Several governments are now combining the electronic technology with the exemption policy for COVID. Israel has had its “Green Pass” vaccine certificate program in place since February, and the European Union is now developing a similar program.

Q. You and your co-author argue that constitutions might even require vaccine passports. Can you explain?

A. In many systems around the world, the constitution allows the government to prohibit people from participating in certain fundamental activities, but only if the restriction is proportional to the state interest, or elsewhere, if the policy is the least restrictive way of accomplishing the governmental objective. Before vaccines, blanket lockdowns and certain other bans on travel, public gatherings, church attendance, etc., were most certainly a proportional or necessary measure to slow the pandemic. The various legal challenges to these measures mostly failed – rightly, in my view.

Rotunda Logo with the Text UVA

But now, a small-but-growing set of the population is fully vaccinated, with efficacy for preventing serious illness reportedly approaching 100%. Compared with a blanket lockdown, a vaccine passport scheme exempting vaccinated people from the restrictions is probably more effective, and definitely less restrictive. So we can imagine a fully vaccinated person going to court and arguing, “Given that I present little or no danger to the public, you no longer have a valid reason for restricting me from enjoying these core liberties and contributing to society and the economy.”

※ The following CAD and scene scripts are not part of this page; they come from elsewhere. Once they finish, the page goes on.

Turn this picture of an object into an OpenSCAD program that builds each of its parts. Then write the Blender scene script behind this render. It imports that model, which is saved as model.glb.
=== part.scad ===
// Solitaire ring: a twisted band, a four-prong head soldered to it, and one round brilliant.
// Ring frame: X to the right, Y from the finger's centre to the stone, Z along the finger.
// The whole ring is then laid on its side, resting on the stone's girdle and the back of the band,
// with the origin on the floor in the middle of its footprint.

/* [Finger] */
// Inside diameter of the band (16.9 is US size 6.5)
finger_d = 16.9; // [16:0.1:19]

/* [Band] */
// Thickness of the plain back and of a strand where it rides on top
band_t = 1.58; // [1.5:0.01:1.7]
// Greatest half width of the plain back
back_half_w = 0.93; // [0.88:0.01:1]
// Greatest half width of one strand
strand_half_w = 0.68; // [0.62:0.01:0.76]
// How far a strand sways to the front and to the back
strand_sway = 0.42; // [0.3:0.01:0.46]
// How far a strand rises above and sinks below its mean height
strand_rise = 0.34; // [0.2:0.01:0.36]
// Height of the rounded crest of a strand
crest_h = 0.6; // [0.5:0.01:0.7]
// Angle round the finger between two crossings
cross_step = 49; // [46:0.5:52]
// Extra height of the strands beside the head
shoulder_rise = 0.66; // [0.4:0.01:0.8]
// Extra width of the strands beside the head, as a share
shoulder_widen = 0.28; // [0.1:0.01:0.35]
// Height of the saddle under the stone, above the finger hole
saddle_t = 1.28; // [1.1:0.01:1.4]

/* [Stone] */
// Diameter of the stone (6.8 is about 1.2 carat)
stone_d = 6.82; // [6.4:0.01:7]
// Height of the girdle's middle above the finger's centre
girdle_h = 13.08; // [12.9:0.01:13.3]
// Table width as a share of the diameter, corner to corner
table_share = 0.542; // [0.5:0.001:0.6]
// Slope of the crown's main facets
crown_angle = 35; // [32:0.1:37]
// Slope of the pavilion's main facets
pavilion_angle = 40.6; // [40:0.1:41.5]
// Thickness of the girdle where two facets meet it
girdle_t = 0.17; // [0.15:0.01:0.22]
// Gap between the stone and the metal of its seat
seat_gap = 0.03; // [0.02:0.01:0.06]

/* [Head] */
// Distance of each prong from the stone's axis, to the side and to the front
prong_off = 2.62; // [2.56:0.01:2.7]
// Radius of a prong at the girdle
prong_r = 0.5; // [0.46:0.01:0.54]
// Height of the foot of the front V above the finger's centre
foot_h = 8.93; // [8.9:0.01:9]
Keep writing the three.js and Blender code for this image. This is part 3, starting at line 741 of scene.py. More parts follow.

This argument alone should be enough to justify making passports available. But, as many public health experts have argued, the passports would also incentivize vaccinations, nudging the vaccine-hesitant out of their hesitancy and protecting many additional people from the virus.

Q. What are the arguments against using a vaccine passport, and how would you respond to them?

A. The main argument we’ve seen is based in notions of equity or fairness: It is inappropriate or even unconstitutional to give some people these basic rights, but not others. It seems that conservatives and progressives are essentially making different versions of this argument. Many conservatives say that the passports coerce people into accepting a vaccine in exchange for recovering their basic liberties. Some might also argue that governments will use the passports to justify prolonging restrictions. Progressives are focused on the fact that not everyone has access to the vaccine yet, and that some groups may have more access than others.

I’m not entirely unsympathetic to these arguments, but ultimately, I don’t find them convincing. So long as the vaccines are reasonably safe (and there’s no good evidence that they’re not), governments should be able to temporarily condition certain liberties on being vaccinated, if doing so is a reasonable way to protect the public from serious harm. In addition, there’s reason to expect that the program would hasten the end of the pandemic, and thus the easing of liberty restrictions generally.

As to nonuniversal access, the vaccine is generally free, and the groups that still have the least access (young and healthy people) are also least vulnerable to the virus. As for those who cannot get a vaccine for medical or other reasons, some governments like the European Union are reportedly considering providing passports to those who recently and regularly test negative, or to those who can show sufficient antibodies after having recovered from the illness.

Q. Could widespread use of vaccine passports lead to counterfeits and fraud?

A. We’re not data security or privacy experts, and we haven’t studied this issue extensively. But many governments, businesses and nonprofits are developing vaccine passport smartphone apps that, they claim, protect the user’s medical privacy like existing medical-record apps (like MyChart). As to counterfeiting, given the hassle and legal risk involved in committing vaccine passport fraud, wouldn’t it be a whole lot easier to just go and get vaccinated?